Here are some examples for reading xlsx files with some different libraries:

rubyXL

require 'rubyXL'

workbook = RubyXL::Parser.parse './sample_excel_files/xlsx_500_rows.xlsx'
worksheets = workbook.worksheets
puts "Found #{worksheets.count} worksheets"

worksheets.each do |worksheet|
  puts "Reading: #{worksheet.sheet_name}"
  num_rows = 0
  worksheet.each do |row|
    row_cells = row.cells.map{ |cell| cell.value }
    num_rows += 1
  end
  puts "Read #{num_rows} rows"
end

roo

require 'roo'

workbook = Roo::Spreadsheet.open './sample_excel_files/xlsx_500_rows.xlsx'
worksheets = workbook.sheets
puts "Found #{worksheets.count} worksheets"

worksheets.each do |worksheet|
  puts "Reading: #{worksheet}"
  num_rows = 0
  workbook.sheet(worksheet).each_row_streaming do |row|
    row_cells = row.map { |cell| cell.value }
    num_rows += 1
  end
  puts "Read #{num_rows} rows" 
end

creek

require 'creek'

workbook = Creek::Book.new './sample_excel_files/xlsx_500_rows.xlsx'
worksheets = workbook.sheets
puts "Found #{worksheets.count} worksheets"

worksheets.each do |worksheet|
  puts "Reading: #{worksheet.name}"
  num_rows = 0
  worksheet.rows.each do |row|
    row_cells = row.values
    num_rows += 1
  end
  puts "Read #{num_rows} rows"
end

simple_xlsx_reader

require 'simple_xlsx_reader'

workbook = SimpleXlsxReader.open './sample_excel_files/xlsx_500000_rows.xlsx'
worksheets = workbook.sheets
puts "Found #{worksheets.count} worksheets"

worksheets.each do |worksheet|
  puts "Reading: #{worksheet.name}"
  num_rows = 0
  worksheet.rows.each do |row|
    row_cells = row
    num_rows += 1
  end
  puts "Read #{num_rows} rows"
end

Here is an example of reading a legacy xls file using the spreadsheet library:

spreadsheet

require 'spreadsheet'

# Note: spreadsheet only supports .xls files (not .xlsx)
workbook = Spreadsheet.open './sample_excel_files/xls_500_rows.xls'
worksheets = workbook.worksheets
puts "Found #{worksheets.count} worksheets"

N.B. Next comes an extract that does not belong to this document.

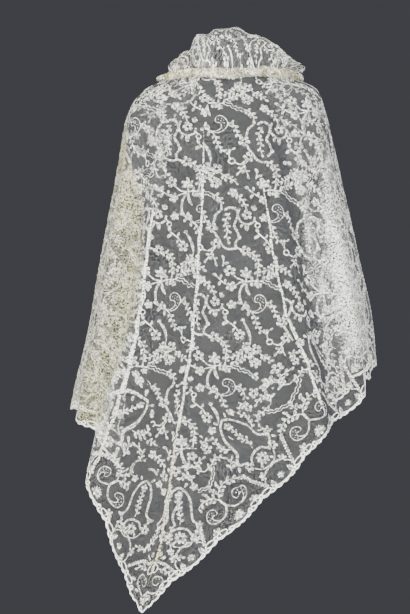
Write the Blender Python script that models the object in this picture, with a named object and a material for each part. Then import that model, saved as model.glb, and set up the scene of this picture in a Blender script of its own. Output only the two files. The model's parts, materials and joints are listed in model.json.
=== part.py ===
"""Triangular net-lace shawl, held as it is worn: over the shoulders, round both arms, open in front.

World frame: +Z up, the back of the shawl faces -Y, +X is on the right seen from behind. The origin is
the nape, where the cloth rests. All sizes are in metres. The cloth is one lofted sheet: its plan shape
comes from a table of levels below the nape, and its folds from a table of drape lines that run from the
neck to the hem.
"""

import math

import bmesh
import bpy
import numpy as np

MM = 0.001

WALL = 1.2 * MM
SEAM_GAP = 0.3 * MM

PLAN_CENTRE_Y = 0.085
COLUMN_STEP = 0.02
ROWS = 20

EDGING_WIDTH = 26 * MM
BIG_SCALLOP_PITCH = 140 * MM
BIG_SCALLOP_DEPTH = 7 * MM
SMALL_SCALLOP_PITCH = 23 * MM
SMALL_SCALLOP_DEPTH = 3.5 * MM
EDGING_CUTS = 3

CREST_SHARPNESS = 0.035
CREST_HEIGHT = 2.5 * MM

# Plan size of the cloth at each level. "drop" is how far the level lies below the nape at the centre
# back; "side" and "front" are how far it lies below it over the arms and in front.
LEVEL_COLUMNS = ("drop", "side", "front", "left", "right", "back", "fore", "square")
LEVELS = (
    (0.000, 0.000, 0.050, 0.120, 0.125, 0.085, 0.070, 2.00),
    (0.050, 0.034, 0.105, 0.194, 0.200, 0.112, 0.095, 2.10),
    (0.110, 0.085, 0.165, 0.230, 0.219, 0.135, 0.125, 2.30),
    (0.220, 0.205, 0.270, 0.252, 0.248, 0.155, 0.160, 2.40),
    (0.400, 0.395, 0.410, 0.288, 0.291, 0.175, 0.195, 2.40),
    (0.580, 0.575, 0.560, 0.321, 0.328, 0.215, 0.225, 2.40),
    (0.760, 0.755, 0.710, 0.362, 0.342, 0.285, 0.250, 2.40),
    (0.980, 0.970, 0.900, 0.388, 0.365, 0.360, 0.270, 2.40),
    (1.240, 1.220, 1.120, 0.410, 0.385, 0.430, 0.290, 2.40),
)

# Drape lines from the left front edge round the back to the right front edge. "turn" is the plan
# angle in degrees from the centre back at four depths; "out" is how far the line stands out of the
# plan shape, in mm, at mid height and low; "lean" is how far its crest leans over sideways, in mm.
LINE_DEPTHS = (0.15, 0.45, 0.80, 1.20)
LINE_COLUMNS = ("at", "turn_a", "turn_b", "turn_c", "turn_d", "out_mid", "out_low", "lean")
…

worksheets.each do |worksheet|
  puts "Reading: #{worksheet.name}"
  num_rows = 0
  worksheet.rows.each do |row|
    row_cells = row.to_a.map{ |v| v.methods.include?(:value) ? v.value : v }
    num_rows += 1
  end
  puts "Read #{num_rows} rows"
end

Just found roo, that might do the job - works for my requirements, reading a basic spreadsheet.


The roo gem works great for Excel (.xls and .xlsx) and it's being actively developed.

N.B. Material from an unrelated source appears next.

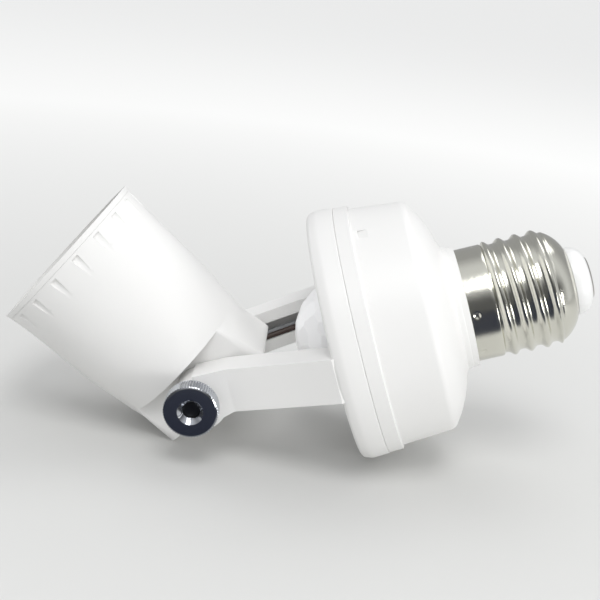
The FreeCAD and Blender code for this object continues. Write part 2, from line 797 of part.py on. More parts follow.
def make_socket_shell():
    """Threaded sleeve of the lamp socket, with the Edison screw formed on its inside."""
    start = base_top_x + slide_fit
    minor = thread_root_radius + socket_thread_play
    major = thread_crest_radius + socket_thread_play
    outer = major + socket_wall
    sleeve = disc(start, outer, socket_length).cut(disc(start + socket_floor, minor, socket_length))
    sleeve = sleeve.cut(disc(start - 1, socket_floor_opening, 4))
    first = start + socket_thread_start
    turns = math.ceil((socket_length - socket_thread_start) / thread_pitch) + 1
    sleeve = sleeve.cut(edison_ridge(minor, major, first, turns, first + 1.5 * thread_pitch))
    for z in (-socket_screw_offset, socket_screw_offset):
        sleeve = sleeve.cut(disc(start - 1, socket_screw_radius + loose_fit, 4, 0, z))
    return single(sleeve)


def make_tongue():
    """Springy centre contact: a strip fixed at one end that rises to meet the lamp."""
    start = base_top_x + slide_fit
    end = tongue_length / 2
    top = start + tongue_rise
    under = top - tongue_thickness
    tip = end - tongue_tip_length
    outline = [V(start, 0, -end), V(start, 0, tongue_bend_z), V(under, 0, tip), V(under, 0, end),
               V(top, 0, end), V(top, 0, tip - tongue_thickness / 2),
               V(start + tongue_thickness, 0, tongue_bend_z - tongue_thickness / 2),
               V(start + tongue_thickness, 0, -end)]
    face = polygon_face(outline)
    face.translate(V(0, -tongue_width / 2, 0))
    return single(face.extrude(V(0, tongue_width, 0)))


def make_tongue_rivet():
    """Rivet that fixes the centre contact to the base."""
    start = base_top_x + slide_fit + tongue_thickness
    return disc(start, rivet_radius, rivet_height, 0, rivet_inset - tongue_length / 2)


def make_socket_screws():
    """The two screws that hold the screw shell and the base in the cup."""
    seat = base_top_x + slide_fit + socket_floor
    end = base_x - socket_screw_reach
    top = seat + socket_screw_head_height
    screws = []
    for z in (-socket_screw_offset, socket_screw_offset):
        head = disc(seat, socket_screw_head_radius, socket_screw_head_height, 0, z)
        shank = disc(end, socket_screw_radius - slide_fit, seat - end, 0, z)
        slot = block(top - drive_slot_depth, top + 1, -drive_slot_width / 2, drive_slot_width / 2,
                     z - 2 * socket_screw_head_radius, z + 2 * socket_screw_head_radius)
        screws.append(single(head.fuse(shank).cut(slot)))
    return Part.Compound(screws)


def make_pivot_screw():
    """Near pivot screw: its head bears inside the block and its thread carries the nut."""
    head = pin_along_y(-head_seat_y, screw_head_radius, screw_head_height, 0, 0)
    shank = pin_along_y(-screw_end_y, screw_radius, screw_end_y - head_seat_y, 0, 0)
    drive = block(-screw_head_radius - 1, screw_head_radius + 1, -head_seat_y + screw_head_height - 0.9,
                  -head_seat_y + screw_head_height + 1, -0.5, 0.5)
    return single(head.fuse(shank).cut(drive))


def make_washer():
    """Near washer between the lug and the nut."""
    ring = pin_along_y(-nut_back_y, washer_radius, washer_thickness, 0, 0)
    return ring.cut(pin_along_y(-nut_back_y - 1, screw_radius + slide_fit, washer_thickness + 2, 0, 0))


def make_knurled_nut():
    """Near thumb nut: straight knurl, chamfered faces and a countersunk hole."""
    points = []
    for index in range(nut_teeth):
        for radius, share in ((nut_radius - nut_tooth_depth, 0.0), (nut_radius, 0.5)):
            angle = 2 * math.pi * (index + share) / nut_teeth
            points.append(V(radius * math.cos(angle), -nut_front_y, radius * math.sin(angle)))
    star = polygon_face(points).extrude(V(0, nut_thickness, 0))
    c = nut_chamfer
    inner = nut_countersink_radius
    bore = screw_radius + slide_fit
    depth = inner - bore
    rim = [(bore, 0), (bore, nut_thickness - depth), (inner, nut_thickness), (nut_radius - c, nut_thickness),
           (nut_radius, nut_thickness - c), (nut_radius, c * 0.6), (nut_radius - c * 0.6, 0)]
    section = [V(radius, -nut_back_y - along, 0) for radius, along in rim]
    envelope = polygon_face(section).revolve(V(0, 0, 0), V(0, 1, 0), 360)
    return single(star.common(envelope))


def path_tube(points, radius, bend):
    """Lead of round section along straight runs joined by tangent arcs."""
    edges = []
    last = points[0]
    for index in range(1, len(points) - 1):
        here = points[index]
        back = (points[index - 1] - here).normalize()
        ahead = (points[index + 1] - here).normalize()
        half = back.getAngle(ahead) / 2
        reach = bend / math.tan(half)
        first = here + back * reach
        end = here + ahead * reach
        middle = here + (back + ahead).normalize() * (bend / math.sin(half) - bend)
        edges.append(Part.LineSegment(last, first).toShape())
        edges.append(Part.Arc(first, middle, end).toShape())
        last = end
    edges.append(Part.LineSegment(last, points[-1]).toShape())
    path = Part.Wire(edges)
    direction = (points[1] - points[0]).normalize()
    section = Part.Wire([Part.makeCircle(radius, points[0], direction)])
    tube = path.makePipeShell([section], True, True)
    return tube.Solids[0] if tube.Solids else Part.Solid(tube)


def arm_lead(depth, z, board_y):
    """One lead in the far arm: from the board through the front wall and along the channel."""
    start = V(board_x - loose_fit, board_y, z)
    root_y = arm_outer_y - arm_depth_y + depth
    bend_y = lug_inner_y + depth
    turn = V(arm_bend_x, bend_y, z)
    end = V(channel_end_x + loose_fit, bend_y, z)
    mouth = V(-1.0, root_y - arm_slope, z)
    return path_tube([start, mouth, turn, end], lead_radius, lead_bend)


def cup_pose(shape):
    """Takes a piece from the cup frame to the body frame."""
    placed = shape.copy()
    placed.rotate(V(0, 0, 0), V(0, 1, 0), 180.0 + cup_tilt)
    placed.translate(V(pivot_x, 0, pivot_z))
    return placed


def at_pivot(shape):
    """Takes a piece drawn about the pivot axis to the pivot in the body frame."""
    return shape.translated(V(pivot_x, 0, pivot_z))


def make_board():
    """Round circuit board with its three screw holes."""
    board = disc(board_x, board_radius, board_thickness)
    for y, z in ring_positions(3, board_screw_ring, board_screw_first_angle):
        board = board.cut(disc(board_x - 1, board_screw_radius + loose_fit, board_thickness + 2, y, z))
    return single(board)


def make_board_screws():
    """The three screws that hold the board on the posts of the front cover."""
    screws = []
    top = board_back_x + board_screw_head_height
    for y, z in ring_positions(3, board_screw_ring, board_screw_first_angle):
        head = disc(board_back_x, board_screw_head_radius, board_screw_head_height, y, z)
        length = board_screw_reach + board_thickness
        shank = disc(board_back_x - length, board_screw_radius - slide_fit, length, y, z)
        slot = block(top - drive_slot_depth, top + 1, y - drive_slot_width / 2, y + drive_slot_width / 2,
                     z - 2 * board_screw_head_radius, z + 2 * board_screw_head_radius)
        screws.append(single(head.fuse(shank).cut(slot)))
    return Part.Compound(screws)


def make_sensor():
    """Motion sensor: a metal can on a flange, with a square window that faces the lens."""
    flange = disc(board_x - sensor_flange_thickness, sensor_flange_radius, sensor_flange_thickness)
    front = board_x - sensor_can_height
    can = turned([(board_x, 0, 0), (front, 0, 0), (front, sensor_can_radius, 0.5),
                  (board_x, sensor_can_radius, 0)])
    half = sensor_window / 2
    window = block(front - 1, front + sensor_window_depth, -half, half, -half, half)
    return single(flange.fuse(can).cut(window))


def make_light_sensor():
    """Light sensor: a small disc that stands on the board under the lens."""
    return disc(board_x - light_sensor_height, light_sensor_radius, light_sensor_height, 0, light_sensor_z)


def lying_parts(count, radius, length, y, z, pitch):
    """Like small parts that lie side by side on the back of the board."""
    pieces = []
    for index in range(count):
        place = V(board_back_x + radius, y + pitch * index, z - length / 2)
        pieces.append(Part.makeCylinder(radius, length, place, V(0, 0, 1)))
    return Part.Compound(pieces)


def make_live_lead():
    """Lead from the board to the hollow stem of the cap's centre contact."""
    end_x = contact_x - contact_thickness - 0.2
    return disc(board_back_x, cap_lead_radius - slide_fit, end_x - board_back_x)


def make_shell_lead():
    """Lead from the board to the inside of the threaded cap."""
    wall_z = -(thread_root_radius - cap_sheet - cap_lead_radius - slide_fit)
    clear_x = neck_end_x + spigot_length + 3 * cap_lead_radius
    points = [V(board_back_x, 0, shell_lead_z), V(neck_end_x, 0, shell_lead_z),
              V(clear_x, 0, wall_z), V(shell_lead_end_x, 0, wall_z)]
    return path_tube(points, cap_lead_radius, inner_lead_bend)


def make_cup_lead(sign):
    """Lead inside the block, from the port in the far flat to the socket base."""
    x = cup_port_x + sign * cup_lead_spread
    end_y = cup_lead_end_y + sign * cup_lead_end_step
    start = V(x, block_half_width - seat_gap, cup_port_z)
    points = [start, V(x, end_y, cup_port_z), V(base_x, end_y, cup_port_z)]
    return path_tube(points, lead_radius, inner_lead_bend)


def board_box(size, y, z):
    """Box-shaped component standing on the back of the board."""
    depth, width, height = size
    end_x = board_back_x + depth
    box = block(board_back_x, end_x, y - width / 2, y + width / 2, z - height / 2, z + height / 2)
    return box.makeFillet(component_corner_round, long_edges(box))


def corner_circle(corners, index):
    """Centre and radius of the arc that rounds one corner of an (a, b, radius) outline."""
    a, b, radius = corners[index]
    here = V(a, b, 0)
    to_before = (V(corners[index - 1][0], corners[index - 1][1], 0) - here).normalize()
    to_after = (V(corners[index + 1][0], corners[index + 1][1], 0) - here).normalize()
    half = to_before.getAngle(to_after) / 2
    return here + (to_before + to_after).normalize() * (radius / math.sin(half)), radius


def rest_angle():
    """Angle that lays the rim of the body and the back edge of the cup on one level."""
    rims = [corner_circle(cover_corners(), 1), corner_circle(cover_corners(), 2)]
    tilt = math.radians(cup_tilt)
    corner, corner_round = corner_circle(block_corners(), 1)
    edge_x = pivot_x - corner.x * math.cos(tilt) - corner.y * math.sin(tilt)
    edge_z = pivot_z + corner.x * math.sin(tilt) - corner.y * math.cos(tilt)
    low = 0.0
    high = math.pi / 3
    for _ in range(60):
        angle = (low + high) / 2
        body = min(c.x * math.sin(angle) - c.y * math.cos(angle) - radius for c, radius in rims)
        cup = edge_x * math.sin(angle) + edge_z * math.cos(angle) - corner_round
        if cup > body:
            low = angle
        else:
            high = angle
    return math.degrees(low)


def make_parts():
    """Every piece in the body frame, by name."""
    parts = {
        "front_cover": make_front_cover(),
        "rear_shell": make_rear_shell(),
        "sensor_lens": make_lens(),
        "motion_sensor": make_sensor(),
        "light_sensor": make_light_sensor(),
        "circuit_board": make_board(),
        "board_screws": make_board_screws(),
        "relay": board_box(relay_size, relay_y, relay_z),
        "film_capacitor": board_box(film_size, film_y, film_z),
        "bulk_capacitor": disc(board_back_x, bulk_radius, bulk_height, bulk_y, bulk_z),
        "control_chip": board_box(chip_size, chip_y, chip_z),
        "diodes": lying_parts(diode_count, diode_radius, diode_length, diode_y, diode_z, diode_pitch),
        "resistors": lying_parts(resistor_count, resistor_radius, resistor_length, resistor_y, resistor_z,
                                 resistor_pitch),
        "cap_shell": make_cap_shell(),
        "cap_insulator": make_cap_insulator(),
        "cap_contact": make_cap_contact(),
        "cap_live_lead": make_live_lead(),
        "cap_shell_lead": make_shell_lead(),
        "arm_lead_grey": arm_lead(grey_lead_depth, grey_lead_z, board_radius - grey_lead_inset),
        "arm_lead_brown": arm_lead(brown_lead_depth, brown_lead_z, board_radius - brown_lead_inset),
    }
    for name, shape in (("lamp_cup", make_lamp_cup()), ("socket_base", make_socket_base()),
                        ("socket_shell", make_socket_shell()), ("socket_contact", make_tongue()),
                        ("contact_rivet", make_tongue_rivet()), ("socket_screws", make_socket_screws()),
                        ("cup_lead_grey", make_cup_lead(1)), ("cup_lead_brown", make_cup_lead(-1))):
        parts[name] = cup_pose(shape)
    screw = cup_pose(make_pivot_screw())
    washer = at_pivot(make_washer())
    nut = at_pivot(make_knurled_nut())
    for side, placed in (("near", lambda shape: shape), ("far", mirrored_y)):
        parts["pivot_screw_" + side] = placed(screw)
        parts["washer_" + side] = placed(washer)
        parts["thumb_nut_" + side] = placed(nut)
    return parts


def laid_down(parts):
    """The pieces turned to their rest, with the origin under the middle of the whole on the floor."""
    angle = rest_angle()
    turned_parts = {}
    whole = FreeCAD.BoundBox()
    for name, shape in parts.items():
        copy = shape.copy()
        copy.rotate(V(0, 0, 0), V(0, 1, 0), -angle)
        turned_parts[name] = copy
        if name in ("front_cover", "lamp_cup", "cap_shell", "cap_insulator", "cap_contact", "rear_shell"):
            whole.add(copy.optimalBoundingBox(False, False))
    shift = V(-(whole.XMin + whole.XMax) / 2, 0, -whole.ZMin)
    return {name: shape.translated(shift) for name, shape in turned_parts.items()}


os.makedirs("parts", exist_ok=True)
for part_name, part_shape in laid_down(make_parts()).items():
    part_shape.exportStep("parts/" + part_name + ".step")
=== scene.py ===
import json
import math
import bmesh
import bpy
from mathutils import Matrix, Vector


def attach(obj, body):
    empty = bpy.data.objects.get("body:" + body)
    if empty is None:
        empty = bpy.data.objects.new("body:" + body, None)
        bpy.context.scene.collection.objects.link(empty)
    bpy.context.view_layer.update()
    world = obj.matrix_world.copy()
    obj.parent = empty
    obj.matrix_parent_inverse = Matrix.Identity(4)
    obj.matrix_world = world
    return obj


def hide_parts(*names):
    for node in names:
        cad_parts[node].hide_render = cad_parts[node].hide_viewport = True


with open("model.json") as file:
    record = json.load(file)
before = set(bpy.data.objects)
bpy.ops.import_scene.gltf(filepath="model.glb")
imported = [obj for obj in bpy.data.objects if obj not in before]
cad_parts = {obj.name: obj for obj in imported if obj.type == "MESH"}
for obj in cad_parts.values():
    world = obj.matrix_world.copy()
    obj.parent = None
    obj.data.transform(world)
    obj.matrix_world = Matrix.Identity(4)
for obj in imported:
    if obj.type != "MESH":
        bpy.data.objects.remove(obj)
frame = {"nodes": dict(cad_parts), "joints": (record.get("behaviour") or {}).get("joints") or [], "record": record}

bl_info = {
    "name": "Motion sensor lamp holder",
    "version": (1, 0, 0),
    "blender": (4, 5, 0),
    "location": "3D View > Sidebar > Lamp holder",
    "description": "Dresses the packed lamp holder: smooth shells, screw cap, lens, nuts and their finishes",
    "category": "Object",
}

MM = 0.001
RECORD = frame["record"]
NODES = frame["nodes"]
MOUNTS = {mount["name"]: mount for mount in RECORD["mounts"]}
JOINTS = {joint["name"]: joint for joint in frame["joints"]}

# Places of the body and of the cup in the row frame, from the record
NECK_END = 29.95
BODY_AXIS = Vector(MOUNTS["screw_cap"]["axis"]).normalized()
NECK_SEAT = Vector(MOUNTS["neck_seat"]["pos_m"])
PIVOT = Vector(JOINTS["cup_tilt"]["pos_m"])
MOUTH_AXIS = Vector(MOUNTS["lamp_socket"]["axis"]).normalized()
SIDE = Vector((0.0, 1.0, 0.0))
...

I agree the syntax is not great nor ruby-like. But that can be easily achieved with something like:

class Spreadsheet
  def initialize(file_path)
    @xls = Roo::Spreadsheet.open(file_path)
  end

  def each_sheet
    @xls.sheets.each do |sheet|
      @xls.default_sheet = sheet
      yield sheet
    end
  end

  def each_row
    0.upto(@xls.last_row) do |index|
      yield @xls.row(index)
    end
  end

  def each_column
    0.upto(@xls.last_column) do |index|
      yield @xls.column(index)
    end
  end
end

I'm using creek which uses nokogiri. It is fast. Used 8.3 seconds on a 21x11250 xlsx table on my Macbook Air. Got it to work on ruby 1.9.3+. The output format for each row is a hash of row and column name to cell content: {"A1"=>"a cell", "B1"=>"another cell"} The hash makes no guarantee that the keys will be in the original column order. https://github.com/pythonicrubyist/creek

dullard is another great one that uses nokogiri. It is super fast. Used 6.7 seconds on a 21x11250 xlsx table on my Macbook Air. Got it to work on ruby 2.0.0+. The output format for each row is an array: ["a cell", "another cell"] https://github.com/thirtyseven/dullard

simple_xlsx_reader which has been mentioned is great, a bit slow. Used 91 seconds on a 21x11250 xlsx table on my Macbook Air. Got it to work on ruby 1.9.3+. The output format for each row is an array: ["a cell", "another cell"] https://github.com/woahdae/simple_xlsx_reader

Another interesting one is oxcelix. It uses ox's SAX parser which supposedly faster than both nokogiri's DOM and SAX parser. It supposedly outputs a Matrix. I could not get it to work. Also, there were some dependency issues with rubyzip. Would not recommend it.

In conclusion, creek seems like a good choice. Other posts recommend simple_xlsx_parser as it has similar performance.

Removed dullard as recommended as it's outdated and people are getting errors/having problems with it.